L’obligataire n’est point, pour sa part, propriétaire de l’entreprise : il en est simplement créancier.

Il a prêté à l’entreprise une certaine somme, pour laquelle on lui sert un intérêt fixe, stipulé d’avance. Si l’entreprise sombrait, il aurait pour gage de sa créance l’actif, c’est-à-dire la valeur même des actions. Ainsi, sa sécurité est plus grande que celle de l’actionnaire. En cas de désastre, l’actionnaire ne touchera rien avant que les obligataires, c’est-à-dire les créanciers, soient remboursés. L’obligataire est encore exposé à bien des hasards ; mais il ne succombera qu’après l’actionnaire. Seulement, il n’a aucune part d’influence : il n’est même pas représenté dans les conseils de l’entreprise ; il est le rentier passif, sans aucun rapport personnel avec la source même de ses revenus. Ici, nous touchons à une forme de propriété si abstraite, si neutre, si indifférente, si détachée de l’individu, qu’il faut se souvenir que l’individu touche en effet un intérêt de l’obligation pour l’appeler encore individuelle.

Or, la part des obligations dans le capital anonyme est considérable, et elle est croissante. Les sociétés anonymes, fondées d’abord par des actionnaires, s’étendent le plus souvent par des emprunts, c’est-à-dire en créant des obligations. Sur les 36 milliards de valeurs des sociétés industrielles et commerciales, plus de la moitié est en obligations. En 1899, la taxe de quatre pour cent a porté sur tout le revenu des valeurs mobilières — la rente d’État exceptée. Le revenu taxé des actions des sociétés était de 727 millions. Le revenu taxé des obligations et emprunts était de 877 millions. Ainsi, la part du capital tout à fait passif, de celui qui ne porte plus en lui la moindre énergie individuelle, est supérieure d’un sixième à ce capital d’actions, qui représente lui-même un si faible lien de l’individu à sa propriété.

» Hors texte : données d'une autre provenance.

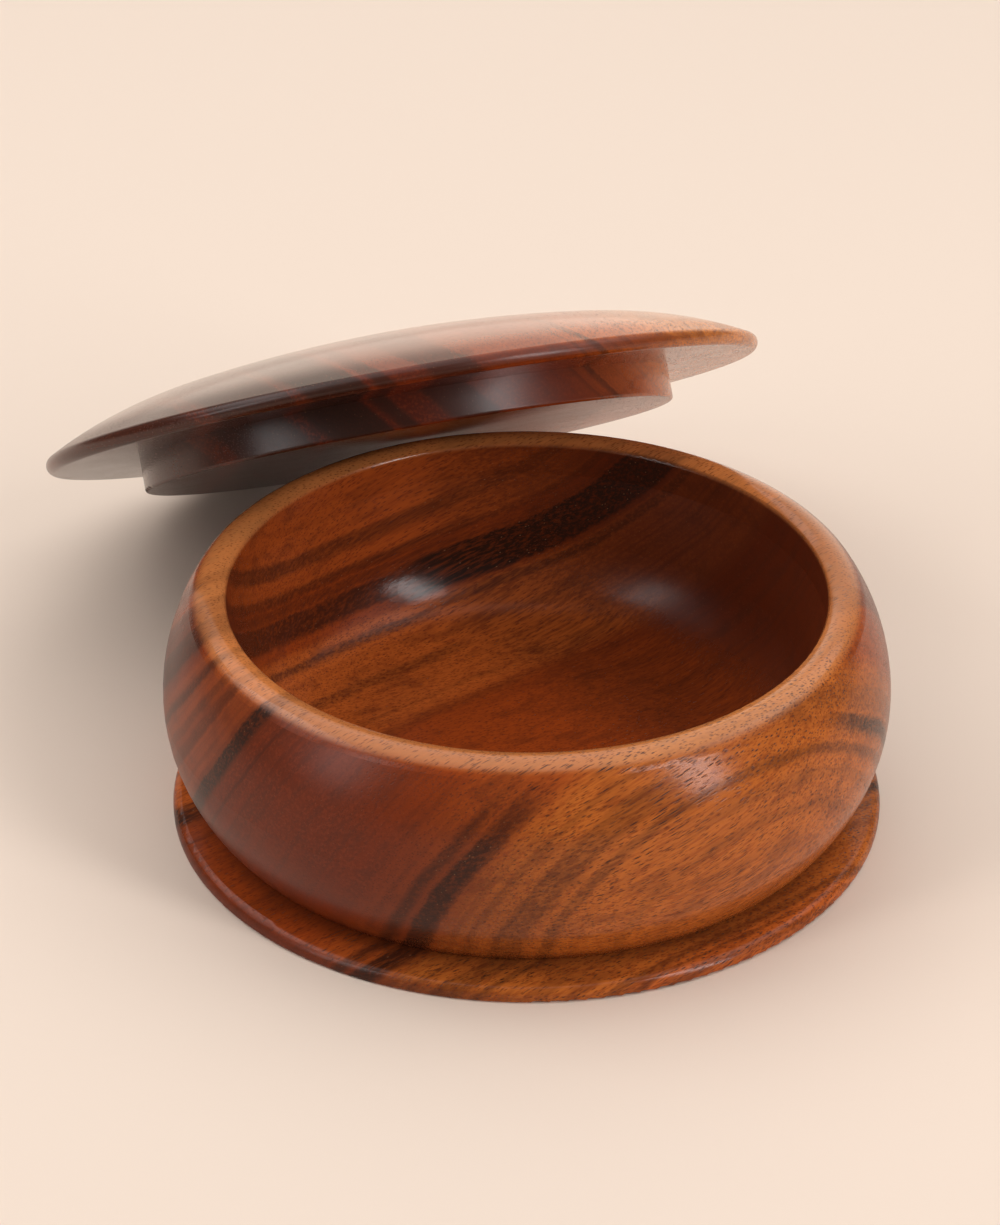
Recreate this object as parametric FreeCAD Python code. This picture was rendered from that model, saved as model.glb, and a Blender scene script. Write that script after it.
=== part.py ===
"""Turned wooden shaving bowl with a loose lid.

Two pieces, each one turning: a squat bowl on a flared foot, and a domed lid with a short spigot that
drops into the mouth. The lid is off, leaning with its spigot's face on the back of the rim and its
far edge on the table.

Millimetres, +Z up. The origin is the centre of the foot, on the table. +Y is the back.
Every profile is drawn as (radius, height) and spun about its own axis.
"""
import FreeCAD, Part
import os
from math import acos, atan2, cos, degrees, hypot, radians, sin, sqrt, tan

os.makedirs("parts", exist_ok=True)

# ---- bowl, outside -------------------------------------------------------------------------------
BELLY_RADIUS = 60.0          # widest radius of the bowl
BELLY_HEIGHT = 21.9          # height of the widest radius
BELLY_LOWER_CURVE = 26.3     # radius of the curve from the belly down to the foot
BELLY_UPPER_CURVE = 31.0     # radius of the curve from the belly up to the rim
BELLY_UPPER_TURN = 32.5      # degrees that the upper curve turns before the rim's rounding
RIM_ROUNDING = 4.35          # radius of the rim's rounded top
FOOT_RADIUS = 59.3           # widest radius of the flared foot
FOOT_CREASE_HEIGHT = 3.6     # where the belly meets the top of the foot
FOOT_TOP_SLOPE = 9.5         # degrees that the foot's top falls outward
FOOT_TOP_EDGE = 1.8          # rounding of the foot's upper edge
FOOT_BOTTOM_EDGE = 0.6       # rounding of the foot's lower edge

# ---- bowl, inside --------------------------------------------------------------------------------
MOUTH_RADIUS = 49.0          # straight wall that takes the lid's spigot
MOUTH_EDGE = 0.7             # rounding between the rim and the straight wall
MOUTH_WALL_BOTTOM = 34.0     # height where the straight wall ends and the hollow starts to taper
COVE_RADIUS = 16.5           # rounding between the tapered wall and the floor
FLOOR_RADIUS = 30.5          # the flat part of the floor
FLOOR_HEIGHT = 8.0           # inside floor above the table

# ---- lid -----------------------------------------------------------------------------------------
LID_RADIUS = 64.6            # overhangs the belly, as a finger grip
LID_EDGE = 1.5               # the lid's edge is a full round of this radius
SHOULDER_SLOPE = 28.4        # degrees that the top falls at the edge
CROWN_SLOPE = 9.8            # degrees that the top falls where the shoulder meets the crown
CROWN_RADIUS = 41.6          # radius of the flatter crown
SPIGOT_CLEARANCE = 1.0       # radial play in the mouth, so that wet wood does not bind
SPIGOT_HEIGHT = 5.9
SPIGOT_EDGE = 0.6

# ---- how the lid leans ---------------------------------------------------------------------------
LEAN_TILT = 33.5             # degrees between the lid's axis and the vertical
LEAN_DIRECTION = 109.1       # degrees from +X, towards the back and a little to the left
LEAN_SIDESTEP = 1.6          # the lid's centre lies this far to the right of that direction
REST_GAP = 0.3               # air between the spigot's face and the rim

SPIGOT_RADIUS = MOUTH_RADIUS - SPIGOT_CLEARANCE


def point(radius, height):
    """A profile point in the XZ plane."""
    return FreeCAD.Vector(radius, 0, height)


def around(centre, radius, degrees):
    """The point on a circle of the profile plane, at an angle above the outward direction."""
    return centre + point(radius * cos(radians(degrees)), radius * sin(radians(degrees)))


def line(start, end):
    return Part.LineSegment(start, end).toShape()


def arc(centre, radius, start_degrees, end_degrees):
    """A round stretch of a profile between two angles, taken the short way."""
    middle_degrees = (start_degrees + end_degrees) / 2
    ends = [around(centre, radius, degrees) for degrees in (start_degrees, middle_degrees, end_degrees)]
    return Part.Arc(*ends).toShape()


def turned(edges):
    """Spin a closed profile about the Z axis."""
    wire = Part.Wire(edges)
    return Part.Face(wire).revolve(FreeCAD.Vector(0, 0, 0), FreeCAD.Vector(0, 0, 1), 360)


def rim_centre():
    """Centre of the rim's rounding, set so that it runs smoothly on from the belly's upper curve."""
    belly_centre = point(BELLY_RADIUS - BELLY_UPPER_CURVE, BELLY_HEIGHT)
    return around(belly_centre, BELLY_UPPER_CURVE - RIM_ROUNDING, BELLY_UPPER_TURN)


def foot_edges(crease):
    """The foot from the centre of its flat face, round its edge and in over its top to the crease."""
    bottom = point(FOOT_RADIUS - FOOT_BOTTOM_EDGE, FOOT_BOTTOM_EDGE)
    slope = radians(FOOT_TOP_SLOPE)
    top_radius = FOOT_RADIUS - FOOT_TOP_EDGE
    fall = (top_radius - crease.x) * tan(slope)
    top = point(top_radius, crease.z - fall - FOOT_TOP_EDGE / cos(slope))
    top_end = around(top, FOOT_TOP_EDGE, 90 - FOOT_TOP_SLOPE)
    return [
        line(point(0, 0), around(bottom, FOOT_BOTTOM_EDGE, -90)),
        arc(bottom, FOOT_BOTTOM_EDGE, -90, 0),
        line(around(bottom, FOOT_BOTTOM_EDGE, 0), around(top, FOOT_TOP_EDGE, 0)),
        arc(top, FOOT_TOP_EDGE, 0, 90 - FOOT_TOP_SLOPE),
        line(top_end, crease),
    ]


def belly_edges(lower_centre, crease, crease_degrees):
    """The belly from the crease up to the start of the rim's rounding."""
    upper_centre = point(BELLY_RADIUS - BELLY_UPPER_CURVE, BELLY_HEIGHT)
    return [
        arc(lower_centre, BELLY_LOWER_CURVE, crease_degrees, 0),
        arc(upper_centre, BELLY_UPPER_CURVE, 0, BELLY_UPPER_TURN),
    ]


def rim_edges():
    """Over the rim and down the straight wall of the mouth, with a small round between them."""
    rim = rim_centre()
    reach = RIM_ROUNDING - MOUTH_EDGE
    edge_x = MOUTH_RADIUS + MOUTH_EDGE
    blend_degrees = 180 - degrees(acos((rim.x - edge_x) / reach))
    edge = around(rim, reach, blend_degrees)
    return [
        arc(rim, RIM_ROUNDING, BELLY_UPPER_TURN, blend_degrees),
        arc(edge, MOUTH_EDGE, blend_degrees, 180),
        line(around(edge, MOUTH_EDGE, 180), point(MOUTH_RADIUS, MOUTH_WALL_BOTTOM)),
    ]


def hollow_edges():
    """The wall tapers in under the mouth, then runs smoothly into a round cove and a flat floor."""
    wall_top = point(MOUTH_RADIUS, MOUTH_WALL_BOTTOM)
    cove_centre = point(FLOOR_RADIUS, FLOOR_HEIGHT + COVE_RADIUS)
    across = wall_top.x - cove_centre.x
    above = wall_top.z - cove_centre.z
    wall_degrees = degrees(atan2(above, across) - acos(COVE_RADIUS / hypot(across, above)))
    return [
        line(wall_top, around(cove_centre, COVE_RADIUS, wall_degrees)),
        arc(cove_centre, COVE_RADIUS, wall_degrees, -90),
        line(around(cove_centre, COVE_RADIUS, -90), point(0, FLOOR_HEIGHT)),
    ]


def make_bowl():
    lower_centre = point(BELLY_RADIUS - BELLY_LOWER_CURVE, BELLY_HEIGHT)
    crease_drop = BELLY_HEIGHT - FOOT_CREASE_HEIGHT
    crease_reach = sqrt(BELLY_LOWER_CURVE ** 2 - crease_drop ** 2)
    crease = lower_centre + point(crease_reach, -crease_drop)
    crease_degrees = -degrees(acos(crease_reach / BELLY_LOWER_CURVE))
    edges = foot_edges(crease)
    edges += belly_edges(lower_centre, crease, crease_degrees)
    edges += rim_edges()
    edges += hollow_edges()
    edges.append(line(point(0, FLOOR_HEIGHT), point(0, 0)))
    return turned(edges)


def make_lid():
    """The lid about its own axis, with the flat underside of its disc at height 0."""
    spigot_corner = point(SPIGOT_RADIUS - SPIGOT_EDGE, SPIGOT_EDGE - SPIGOT_HEIGHT)
    edge = point(LID_RADIUS - LID_EDGE, LID_EDGE)
    edge_top = around(edge, LID_EDGE, 90 - SHOULDER_SLOPE)

    slope_change = sin(radians(SHOULDER_SLOPE)) - sin(radians(CROWN_SLOPE))
    shoulder_curve = (edge_top.x - CROWN_RADIUS) / slope_change
    shoulder_centre = around(edge_top, -shoulder_curve, 90 - SHOULDER_SLOPE)
    crown_start = around(shoulder_centre, shoulder_curve, 90 - CROWN_SLOPE)

    crown_curve = CROWN_RADIUS / sin(radians(CROWN_SLOPE))
    crown_centre = around(crown_start, -crown_curve, 90 - CROWN_SLOPE)
    apex = point(0, crown_centre.z + crown_curve)

    return turned([
        line(point(0, -SPIGOT_HEIGHT), around(spigot_corner, SPIGOT_EDGE, -90)),
        arc(spigot_corner, SPIGOT_EDGE, -90, 0),
        line(around(spigot_corner, SPIGOT_EDGE, 0), point(SPIGOT_RADIUS, 0)),
        line(point(SPIGOT_RADIUS, 0), around(edge, LID_EDGE, -90)),
        arc(edge, LID_EDGE, -90, 90 - SHOULDER_SLOPE),
        arc(shoulder_centre, shoulder_curve, 90 - SHOULDER_SLOPE, 90 - CROWN_SLOPE),
        Part.Arc(crown_start, around(crown_centre, crown_curve, 90 - CROWN_SLOPE / 2), apex).toShape(),
        line(apex, point(0, -SPIGOT_HEIGHT)),
    ])


def leaning(lid):
    """Tilt the lid, stand its far edge on the table and bring its spigot's face to the rim."""
    tilt = radians(LEAN_TILT)
    rim = rim_centre()
    height = (LID_RADIUS - LID_EDGE) * sin(tilt) + LID_EDGE * (1 - cos(tilt))
    rim_to_face = RIM_ROUNDING + REST_GAP + SPIGOT_HEIGHT
    setback = rim.x + ((rim.z - height) * cos(tilt) + rim_to_face) / sin(tilt)
    placed = lid.copy()
    placed.rotate(FreeCAD.Vector(0, 0, 0), FreeCAD.Vector(0, 1, 0), LEAN_TILT)
    placed.translate(FreeCAD.Vector(setback, -LEAN_SIDESTEP, height))
    placed.rotate(FreeCAD.Vector(0, 0, 0), FreeCAD.Vector(0, 0, 1), LEAN_DIRECTION)
    return placed


def main():
    make_bowl().exportStep("parts/bowl.step")
    leaning(make_lid()).exportStep("parts/lid.step")


main()
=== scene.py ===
"""Looks for the turned wooden shaving bowl and its loose lid.

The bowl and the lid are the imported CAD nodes, with solid wood grown through them: growth layers are
shells around a pith line that runs past the piece, and pores are thin tubes along the fibres, so the
figure is right wherever the turning cuts it. The scene is in metres; the wood is worked out in
millimetres.
"""

from math import cos, pi, radians, sin
from types import SimpleNamespace

import bpy
from mathutils import Matrix, Quaternion, Vector


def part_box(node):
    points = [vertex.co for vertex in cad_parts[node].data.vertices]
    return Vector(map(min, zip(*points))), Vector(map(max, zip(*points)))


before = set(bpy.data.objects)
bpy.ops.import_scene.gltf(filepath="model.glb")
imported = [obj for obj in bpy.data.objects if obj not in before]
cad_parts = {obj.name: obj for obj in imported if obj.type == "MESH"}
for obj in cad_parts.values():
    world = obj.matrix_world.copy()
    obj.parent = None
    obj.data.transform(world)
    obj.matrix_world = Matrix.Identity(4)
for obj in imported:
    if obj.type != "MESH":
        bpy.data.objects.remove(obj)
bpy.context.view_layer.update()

MM = 0.001

# ---- camera --------------------------------------------------------------------------------------
CAMERA_DISTANCE = 0.6064     # from a point on the bowl's axis
CAMERA_HEIGHT = 0.0351       # height of that point
CAMERA_ELEVATION = 30.99     # degrees above the horizon
CAMERA_PAN = 0.417           # degrees to the left
CAMERA_ROLL = 0.195          # degrees
CAMERA_LENS = 108.88         # millimetres, on a sensor 36 mm high
SENSOR_HEIGHT = 36.0

# ---- floor ---------------------------------------------------------------------------------------
FLOOR_COLOUR = (0.80, 0.66, 0.555)
FALLOFF_SHADE_COLOUR = (0.16, 0.13, 0.11)    # painted shade: the floor is coloured dark past the pool of light, where the light falls off
FLOOR_REACH = 3.0                    # how far it runs in front and to the sides
FLOOR_ROUGHNESS = 0.7
FLOOR_SHINE = 0.2
LIT_HALF_WIDTH = 0.30
LIT_FRONT = 0.45                   # how far the pool of light runs in front of the bowl
PAPER_BACK = 0.50                    # the floor ends here, and the sweep is seen behind it
LIT_FADE = 1.3                     # the painted shade is full this many times as far away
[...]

Enfin, l’individu ne prend même plus la peine de garder le morceau de papier qui représente son droit de propriété sur les mines du Transvaal ou de Sibérie, sur les chemins de fer anglais, ou sur les tissages espagnols. De plus en plus maintenant, c’est aux coffres-forts des maisons de banque et de crédit que sont confiés les titres de propriété, les titres de rentes, les actions, les obligations. C’est la société de crédit qui touche, à l’échéance, les arrérages ou les coupons ; c’est elle qui en fait le remploi ; et tout le mouvement de la propriété individuelle aboutit là : avoir son compte ouvert dans l’immense registre d’une immense société anonyme de crédit.

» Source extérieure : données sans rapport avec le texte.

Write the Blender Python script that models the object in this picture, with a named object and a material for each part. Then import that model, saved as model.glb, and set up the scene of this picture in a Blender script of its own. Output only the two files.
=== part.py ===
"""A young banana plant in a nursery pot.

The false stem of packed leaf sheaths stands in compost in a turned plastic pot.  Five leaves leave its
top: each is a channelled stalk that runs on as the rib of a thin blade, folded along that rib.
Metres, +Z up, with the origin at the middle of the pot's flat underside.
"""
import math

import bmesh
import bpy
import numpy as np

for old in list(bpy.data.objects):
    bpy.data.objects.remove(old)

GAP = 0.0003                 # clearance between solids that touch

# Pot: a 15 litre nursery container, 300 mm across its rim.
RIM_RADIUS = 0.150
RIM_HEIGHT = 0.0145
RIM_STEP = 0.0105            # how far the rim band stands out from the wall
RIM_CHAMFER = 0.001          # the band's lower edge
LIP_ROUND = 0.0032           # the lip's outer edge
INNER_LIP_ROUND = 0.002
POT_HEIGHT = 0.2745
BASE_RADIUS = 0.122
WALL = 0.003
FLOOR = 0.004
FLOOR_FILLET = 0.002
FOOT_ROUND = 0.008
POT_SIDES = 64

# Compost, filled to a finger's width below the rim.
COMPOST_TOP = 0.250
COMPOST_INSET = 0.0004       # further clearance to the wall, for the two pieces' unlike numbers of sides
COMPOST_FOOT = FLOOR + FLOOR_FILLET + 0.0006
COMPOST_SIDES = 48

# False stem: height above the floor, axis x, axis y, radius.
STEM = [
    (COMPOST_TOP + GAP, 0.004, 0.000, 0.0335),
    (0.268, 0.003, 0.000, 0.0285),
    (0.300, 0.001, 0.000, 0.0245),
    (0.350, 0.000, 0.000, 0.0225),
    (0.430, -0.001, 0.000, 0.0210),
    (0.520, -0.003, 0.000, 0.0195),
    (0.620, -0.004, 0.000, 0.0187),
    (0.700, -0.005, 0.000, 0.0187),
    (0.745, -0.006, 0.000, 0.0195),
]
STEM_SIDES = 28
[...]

Non seulement dans les sociétés anonymes le rapport direct du propriétaire à sa propriété n’existe plus, mais tandis que le propriétaire foncier dispose seul de son domaine, et l’usinier seul de son usine, le propriétaire d’une action ou de plusieurs actions ne peut rien tout seul. Individuellement, il ne peut imprimer à l’entreprise telle ou telle direction. C’est la majorité des actions qui décide. C’est l’assemblée générale des actionnaires qui est souveraine, et ici la propriété individuelle, cessant d’être l’instrument de la volonté de l’individu, tombe sous la loi de la majorité. Si l’actionnaire est dans la minorité, sa propriété est dirigée contre sa volonté. La séparation de l’individu et de sa propriété est telle, qu’il est impossible de présumer la volonté de l’individu possédant d’après la marche de sa propriété. Il se peut très bien que la propriété individuelle aille contre l’individu. Et il est au moins étrange d’entendre les radicaux s’élever contre le socialisme, qui sera le régime de la démocratie et de la loi des majorités appliqué à la production, lorsque déjà la propriété capitaliste elle-même, dans son expression suprême qui est la société anonyme, est obligée d’admettre la forme de la démocratie et la loi des majorités.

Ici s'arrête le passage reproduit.